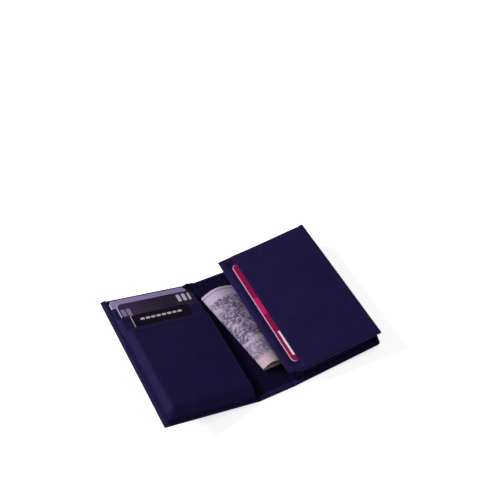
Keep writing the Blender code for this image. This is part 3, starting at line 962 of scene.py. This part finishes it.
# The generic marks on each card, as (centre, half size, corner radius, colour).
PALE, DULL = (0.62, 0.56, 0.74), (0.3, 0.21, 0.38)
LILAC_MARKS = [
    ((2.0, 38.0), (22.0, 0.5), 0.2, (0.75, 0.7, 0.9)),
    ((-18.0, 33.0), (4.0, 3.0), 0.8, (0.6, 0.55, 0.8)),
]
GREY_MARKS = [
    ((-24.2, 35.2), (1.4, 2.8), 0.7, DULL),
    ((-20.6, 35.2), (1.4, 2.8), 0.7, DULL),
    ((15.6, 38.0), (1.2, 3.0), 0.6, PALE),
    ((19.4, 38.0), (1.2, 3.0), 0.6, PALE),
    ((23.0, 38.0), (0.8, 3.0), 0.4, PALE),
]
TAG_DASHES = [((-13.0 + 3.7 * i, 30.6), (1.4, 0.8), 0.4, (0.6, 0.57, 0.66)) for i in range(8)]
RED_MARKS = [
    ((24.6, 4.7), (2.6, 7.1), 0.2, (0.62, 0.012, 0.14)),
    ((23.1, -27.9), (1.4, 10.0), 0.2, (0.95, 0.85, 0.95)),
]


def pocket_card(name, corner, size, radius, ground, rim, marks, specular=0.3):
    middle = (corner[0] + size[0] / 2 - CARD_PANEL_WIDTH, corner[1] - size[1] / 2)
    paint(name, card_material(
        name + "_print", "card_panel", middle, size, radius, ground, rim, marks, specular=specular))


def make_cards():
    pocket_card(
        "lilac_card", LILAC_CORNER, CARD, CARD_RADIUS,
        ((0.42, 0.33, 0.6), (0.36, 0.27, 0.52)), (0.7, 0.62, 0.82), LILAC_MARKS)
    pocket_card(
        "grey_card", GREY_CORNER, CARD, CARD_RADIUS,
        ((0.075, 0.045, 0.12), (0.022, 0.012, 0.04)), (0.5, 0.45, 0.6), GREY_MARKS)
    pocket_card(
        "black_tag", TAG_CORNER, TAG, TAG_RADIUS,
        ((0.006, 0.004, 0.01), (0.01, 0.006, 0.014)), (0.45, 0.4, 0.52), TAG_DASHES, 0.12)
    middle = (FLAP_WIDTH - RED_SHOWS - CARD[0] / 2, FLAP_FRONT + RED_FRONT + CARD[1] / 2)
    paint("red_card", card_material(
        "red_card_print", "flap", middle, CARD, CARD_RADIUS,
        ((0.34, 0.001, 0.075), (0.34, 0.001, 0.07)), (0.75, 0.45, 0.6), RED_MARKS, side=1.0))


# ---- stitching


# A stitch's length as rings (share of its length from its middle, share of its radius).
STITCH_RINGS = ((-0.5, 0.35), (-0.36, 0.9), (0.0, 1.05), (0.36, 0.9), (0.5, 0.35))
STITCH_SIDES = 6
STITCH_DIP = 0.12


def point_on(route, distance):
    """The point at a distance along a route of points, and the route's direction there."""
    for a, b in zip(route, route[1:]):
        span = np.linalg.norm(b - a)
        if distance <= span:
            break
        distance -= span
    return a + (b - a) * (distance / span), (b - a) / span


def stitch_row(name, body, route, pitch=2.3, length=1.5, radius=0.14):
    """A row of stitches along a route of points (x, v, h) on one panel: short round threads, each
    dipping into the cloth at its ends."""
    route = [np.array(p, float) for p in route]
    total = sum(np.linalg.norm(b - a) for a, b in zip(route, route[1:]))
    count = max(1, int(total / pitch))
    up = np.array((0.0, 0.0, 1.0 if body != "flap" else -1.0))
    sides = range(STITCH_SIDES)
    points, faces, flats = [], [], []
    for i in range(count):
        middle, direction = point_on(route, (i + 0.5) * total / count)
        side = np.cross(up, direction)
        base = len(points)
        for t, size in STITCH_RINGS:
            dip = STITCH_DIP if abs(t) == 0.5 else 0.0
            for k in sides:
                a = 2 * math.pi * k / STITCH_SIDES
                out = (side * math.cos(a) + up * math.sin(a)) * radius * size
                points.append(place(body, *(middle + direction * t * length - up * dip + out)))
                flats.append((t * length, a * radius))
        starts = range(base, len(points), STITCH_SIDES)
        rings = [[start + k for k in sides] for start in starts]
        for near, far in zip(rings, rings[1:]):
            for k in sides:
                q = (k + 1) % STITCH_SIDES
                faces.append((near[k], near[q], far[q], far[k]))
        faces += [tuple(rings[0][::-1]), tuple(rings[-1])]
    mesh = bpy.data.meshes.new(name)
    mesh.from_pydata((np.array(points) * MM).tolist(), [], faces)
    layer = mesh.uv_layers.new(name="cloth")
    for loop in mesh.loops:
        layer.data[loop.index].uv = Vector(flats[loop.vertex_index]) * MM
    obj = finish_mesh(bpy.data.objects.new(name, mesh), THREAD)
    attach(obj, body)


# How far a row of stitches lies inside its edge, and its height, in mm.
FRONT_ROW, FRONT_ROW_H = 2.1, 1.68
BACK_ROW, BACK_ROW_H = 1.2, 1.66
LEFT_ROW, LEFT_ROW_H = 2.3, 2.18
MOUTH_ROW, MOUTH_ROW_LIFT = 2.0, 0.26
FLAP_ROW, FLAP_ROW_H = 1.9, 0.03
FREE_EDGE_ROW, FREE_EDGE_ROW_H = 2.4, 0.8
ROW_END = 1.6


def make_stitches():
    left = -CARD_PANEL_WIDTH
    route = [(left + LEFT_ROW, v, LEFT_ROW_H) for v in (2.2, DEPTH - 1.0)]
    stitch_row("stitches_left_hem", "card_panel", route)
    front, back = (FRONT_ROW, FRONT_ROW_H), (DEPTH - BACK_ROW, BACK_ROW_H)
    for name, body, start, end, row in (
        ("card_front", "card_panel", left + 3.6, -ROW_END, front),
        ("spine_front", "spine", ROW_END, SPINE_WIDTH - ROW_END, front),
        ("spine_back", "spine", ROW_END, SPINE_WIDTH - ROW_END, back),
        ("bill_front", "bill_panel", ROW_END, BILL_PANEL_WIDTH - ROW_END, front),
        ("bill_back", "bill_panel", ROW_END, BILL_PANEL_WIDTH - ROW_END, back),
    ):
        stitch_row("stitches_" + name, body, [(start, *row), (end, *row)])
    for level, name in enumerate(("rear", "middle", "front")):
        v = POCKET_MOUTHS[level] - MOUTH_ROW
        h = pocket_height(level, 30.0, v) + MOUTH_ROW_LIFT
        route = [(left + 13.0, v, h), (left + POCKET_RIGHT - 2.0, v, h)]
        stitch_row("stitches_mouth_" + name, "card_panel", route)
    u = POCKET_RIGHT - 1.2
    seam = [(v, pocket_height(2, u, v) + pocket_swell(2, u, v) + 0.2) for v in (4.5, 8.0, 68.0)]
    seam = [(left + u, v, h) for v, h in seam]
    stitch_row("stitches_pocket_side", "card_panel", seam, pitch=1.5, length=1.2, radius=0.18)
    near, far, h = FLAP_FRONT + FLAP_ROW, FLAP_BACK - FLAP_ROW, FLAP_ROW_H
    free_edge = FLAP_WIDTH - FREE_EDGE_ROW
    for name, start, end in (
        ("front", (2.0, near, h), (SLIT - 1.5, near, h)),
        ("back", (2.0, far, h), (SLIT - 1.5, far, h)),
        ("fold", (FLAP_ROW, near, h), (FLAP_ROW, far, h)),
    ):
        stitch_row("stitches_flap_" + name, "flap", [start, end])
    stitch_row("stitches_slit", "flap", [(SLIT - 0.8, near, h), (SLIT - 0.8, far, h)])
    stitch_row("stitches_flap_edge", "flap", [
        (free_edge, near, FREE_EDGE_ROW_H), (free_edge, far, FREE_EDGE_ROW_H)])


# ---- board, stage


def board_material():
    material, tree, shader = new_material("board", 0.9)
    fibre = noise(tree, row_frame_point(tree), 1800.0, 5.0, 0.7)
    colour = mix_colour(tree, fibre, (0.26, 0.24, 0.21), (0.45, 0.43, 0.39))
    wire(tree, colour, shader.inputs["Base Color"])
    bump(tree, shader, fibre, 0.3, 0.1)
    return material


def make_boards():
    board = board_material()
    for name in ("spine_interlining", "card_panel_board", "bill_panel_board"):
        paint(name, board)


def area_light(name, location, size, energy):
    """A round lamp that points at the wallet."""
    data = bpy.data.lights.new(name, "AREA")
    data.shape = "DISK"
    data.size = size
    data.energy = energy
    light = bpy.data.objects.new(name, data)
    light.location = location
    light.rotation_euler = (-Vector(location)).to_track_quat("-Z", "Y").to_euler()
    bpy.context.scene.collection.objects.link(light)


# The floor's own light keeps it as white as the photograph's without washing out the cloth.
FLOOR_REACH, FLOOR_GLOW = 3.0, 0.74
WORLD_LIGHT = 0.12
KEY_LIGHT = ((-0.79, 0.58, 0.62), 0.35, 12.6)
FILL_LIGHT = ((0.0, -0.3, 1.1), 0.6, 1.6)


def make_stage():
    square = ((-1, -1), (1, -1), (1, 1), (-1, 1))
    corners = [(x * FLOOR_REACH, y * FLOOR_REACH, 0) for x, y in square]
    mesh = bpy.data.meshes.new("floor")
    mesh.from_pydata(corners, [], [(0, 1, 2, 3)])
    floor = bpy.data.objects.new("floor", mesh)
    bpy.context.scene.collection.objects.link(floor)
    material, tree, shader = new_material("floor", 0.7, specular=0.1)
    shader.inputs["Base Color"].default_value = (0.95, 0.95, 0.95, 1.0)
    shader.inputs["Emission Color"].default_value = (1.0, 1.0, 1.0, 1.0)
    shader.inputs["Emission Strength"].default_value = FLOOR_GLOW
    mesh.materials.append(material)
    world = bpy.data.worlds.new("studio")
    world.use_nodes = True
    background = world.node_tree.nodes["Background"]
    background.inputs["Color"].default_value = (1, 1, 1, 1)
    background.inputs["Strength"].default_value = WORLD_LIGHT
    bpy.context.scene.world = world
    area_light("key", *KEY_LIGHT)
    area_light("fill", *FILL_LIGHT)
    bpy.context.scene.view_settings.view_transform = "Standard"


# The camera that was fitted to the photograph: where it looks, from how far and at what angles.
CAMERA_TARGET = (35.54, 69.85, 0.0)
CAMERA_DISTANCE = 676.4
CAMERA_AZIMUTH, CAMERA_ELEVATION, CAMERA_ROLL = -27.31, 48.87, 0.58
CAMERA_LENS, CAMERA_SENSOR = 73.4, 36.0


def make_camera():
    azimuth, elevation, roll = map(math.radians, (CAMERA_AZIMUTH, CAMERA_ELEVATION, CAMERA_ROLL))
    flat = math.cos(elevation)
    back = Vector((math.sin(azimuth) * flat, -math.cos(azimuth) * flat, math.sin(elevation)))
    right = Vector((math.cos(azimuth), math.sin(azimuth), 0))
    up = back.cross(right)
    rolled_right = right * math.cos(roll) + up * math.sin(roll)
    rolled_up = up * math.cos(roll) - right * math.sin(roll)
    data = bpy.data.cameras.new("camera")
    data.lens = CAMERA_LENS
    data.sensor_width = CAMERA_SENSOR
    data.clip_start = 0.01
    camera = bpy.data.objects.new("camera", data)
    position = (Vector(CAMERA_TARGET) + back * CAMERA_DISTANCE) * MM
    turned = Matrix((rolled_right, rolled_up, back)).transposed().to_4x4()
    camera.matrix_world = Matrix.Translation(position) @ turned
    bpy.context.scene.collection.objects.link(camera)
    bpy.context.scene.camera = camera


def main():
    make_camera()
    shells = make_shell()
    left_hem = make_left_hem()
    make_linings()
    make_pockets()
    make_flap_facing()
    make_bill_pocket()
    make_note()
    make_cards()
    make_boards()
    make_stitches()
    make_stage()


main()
----
Exercise requirements —
Return exactly the leading lines of the listing, stopping after the line in which "rim, marks, specular=specular))" occurs.

Completed task —
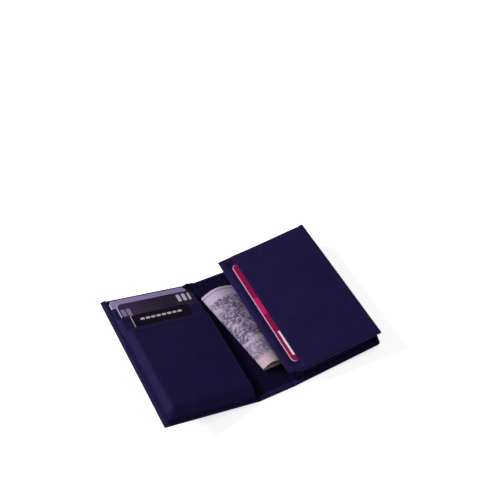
Keep writing the Blender code for this image. This is part 3, starting at line 962 of scene.py. This part finishes it.
# The generic marks on each card, as (centre, half size, corner radius, colour).
PALE, DULL = (0.62, 0.56, 0.74), (0.3, 0.21, 0.38)
LILAC_MARKS = [
    ((2.0, 38.0), (22.0, 0.5), 0.2, (0.75, 0.7, 0.9)),
    ((-18.0, 33.0), (4.0, 3.0), 0.8, (0.6, 0.55, 0.8)),
]
GREY_MARKS = [
    ((-24.2, 35.2), (1.4, 2.8), 0.7, DULL),
    ((-20.6, 35.2), (1.4, 2.8), 0.7, DULL),
    ((15.6, 38.0), (1.2, 3.0), 0.6, PALE),
    ((19.4, 38.0), (1.2, 3.0), 0.6, PALE),
    ((23.0, 38.0), (0.8, 3.0), 0.4, PALE),
]
TAG_DASHES = [((-13.0 + 3.7 * i, 30.6), (1.4, 0.8), 0.4, (0.6, 0.57, 0.66)) for i in range(8)]
RED_MARKS = [
    ((24.6, 4.7), (2.6, 7.1), 0.2, (0.62, 0.012, 0.14)),
    ((23.1, -27.9), (1.4, 10.0), 0.2, (0.95, 0.85, 0.95)),
]


def pocket_card(name, corner, size, radius, ground, rim, marks, specular=0.3):
    middle = (corner[0] + size[0] / 2 - CARD_PANEL_WIDTH, corner[1] - size[1] / 2)
    paint(name, card_material(
        name + "_print", "card_panel", middle, size, radius, ground, rim, marks, specular=specular))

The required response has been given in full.